Weaknesses: Inside Depth and Free-Throw Shooting.
As I wrote last week, Lorenzo Mata is an underrated defender and rebounder, and he proved himself in a big way against Pittsburgh’s Aaron Gray. He’s athletic, has long arms, and can influence smaller players around the basket. But he’s only averaging 23 minutes a game. Why? He attracts fouls like a high-powered magnet. 6-8 Alfred Aboya and 6-8 Ryan Wright, the Bruins’ two beefiest bench players, are going to get a lot of minutes against some of the big men in this year’s Final Four.

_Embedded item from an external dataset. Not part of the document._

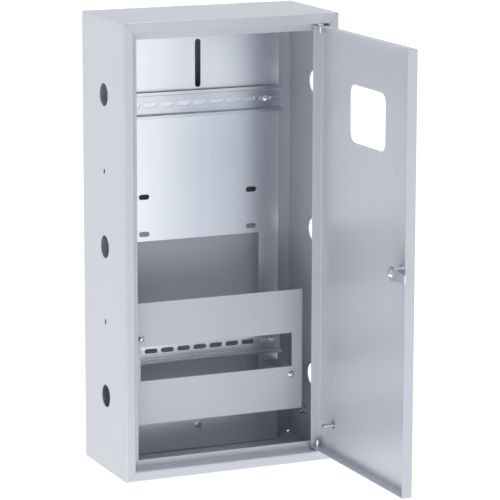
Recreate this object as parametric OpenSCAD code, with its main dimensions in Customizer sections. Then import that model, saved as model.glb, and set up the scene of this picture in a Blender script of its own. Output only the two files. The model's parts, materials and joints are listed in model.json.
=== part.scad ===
// Wall-mounted sheet-steel meter and distribution cabinet, shown with its door open.
// Origin: centre of the back face, on the wall. +X right, +Y into the wall, +Z up.

/* [Cabinet] */
// Overall width of the cabinet
cabinet_w = 300; // [290:5:400]
// Overall height of the cabinet
cabinet_h = 600; // [600:10:800]
// Overall depth from the wall to the front rim
cabinet_d = 150; // [140:5:200]
// Thickness of the painted sheet
sheet_t = 1.2; // [1:0.1:1.3]
// Diameter of the four wall fixing holes
wall_hole_d = 8; // [6:0.5:10]

/* [Front rim] */
// Width of the flat rim face
rim_w = 13.5; // [12:0.5:14]
// Depth of the recess that takes the door
recess_d = 17.5; // [17.5:0.5:20]
// Width of the stop lip behind the door
lip_w = 10.3; // [9:0.1:12]
// Inside radius of every fold in the painted sheet
fold_r = 0.8; // [0.5:0.1:1]

/* [Side entries] */
// Diameter of the cable entries
entry_d = 30; // [20:1:40]
// Vertical distance between cable entries
entry_pitch = 200; // [120:10:220]
// Diameter of the screw holes between the entries
side_hole_d = 7; // [3:0.5:8]

/* [Door] */
// Opening angle at which the door stands
door_open = 90.5; // [0:0.5:104]
// Gap between the door and the rim
door_gap = 2.5; // [2.5:0.5:4]
// Depth of the folded door edge
door_flange = 14.2; // [12:0.1:14.2]
// Width of the reading window
window_w = 101; // [60:1:140]
// Height of the reading window
window_h = 75; // [50:1:110]
// Corner radius of the reading window
window_r = 13; // [2:1:20]

/* [Hinge and lock] */
// Diameter of the hinge pins
pin_d = 5; // [4:0.5:6]
// Distance from the free edge of the door to the lock axis
lock_edge = 27; // [24:1:30]
// Reach of the lock cam from its axis
cam_reach = 39; // [36:1:40]
// Width of the lock cam
cam_w = 16; // [12:1:16]

/* [Mounting panel] */
// Width over the folded sides
plate_w = 236; // [228:2:236]
// Distance of its front face from the wall
plate_front = 32.5; // [25:0.5:45]
// Thickness of the galvanised sheet
plate_t = 1; // [0.8:0.1:1.2]

/* [DIN rails] */
// Length of each rail
rail_l = 240; // [230:2:250]
// Height of the upper rail's centre line
upper_rail_z = 175; // [165:1:178]
// Height of the lower rail's centre line
lower_rail_z = -157; // [-160:1:-155]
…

The Bruins’ post players aren’t very good at the charity stripe, either. Mata is particularly terrible (37% on the season), but luckily for the Bruins, he doesn’t make too many trips to the line. Luc Richard Mbah a Moute and Alfred Aboya aren’t much better, at 57% and 58% respectively. UCLA will simply have to get the ball to its backcourt (combined 79% FT) in late-game situations if it wants to ice the game.

Crunch Time Strategy:
Few teams are better in the clutch than UCLA, because the Bruins’ three main perimeter options all have the skill and the mettle to hit game-winning shots. Afflalo will be Howland’s first option, but if he’s double-teamed, a Collison penetration or a Josh Shipp curl at the top of the key will be Plan B. UCLA hasn’t played all that many close games this season, but even in losing efforts (as at Eugene in January), Howland’s X’s and O’s have been spot-on.

Prospective Matchups:
UCLA is going to be out-manned inside against its first (and prospective second) opponent in the Final Four. Joakim Noah and Al Horford for Florida will cause serious problems in the national semifinal, and Roy Hibbert and Greg Oden are both nightmares for any team to guard, let alone one with UCLA’s relative lack of post presence. That means the onus is going to be on the Cameroonian duo of Mbah a Moute and Aboya to box out, step up, and stay out of foul trouble.

Afflalo should torch Lee Humphrey for at least 25 in the Bruins’ first game, unless Billy Donovan decides to switch the longer, more athletic Corey Brewer over to the All-American. Collison and Green will be fun to watch at the 1 spot, as will Shipp and Brewer at the 3.

If UCLA can keep pace on the boards and limit Florida’s second chances, the Bruins have a great chance to advance to their second straight national title game. If they get there, they’d match up far better with the Buckeyes because of their superior talent (and height) on the wing and Ohio State’s lack of a starting power forward. But Georgetown is one of the few teams with the potential to contain both Collison and Afflalo on D, and Green and Hibbert might both have career days inside against the Bruins.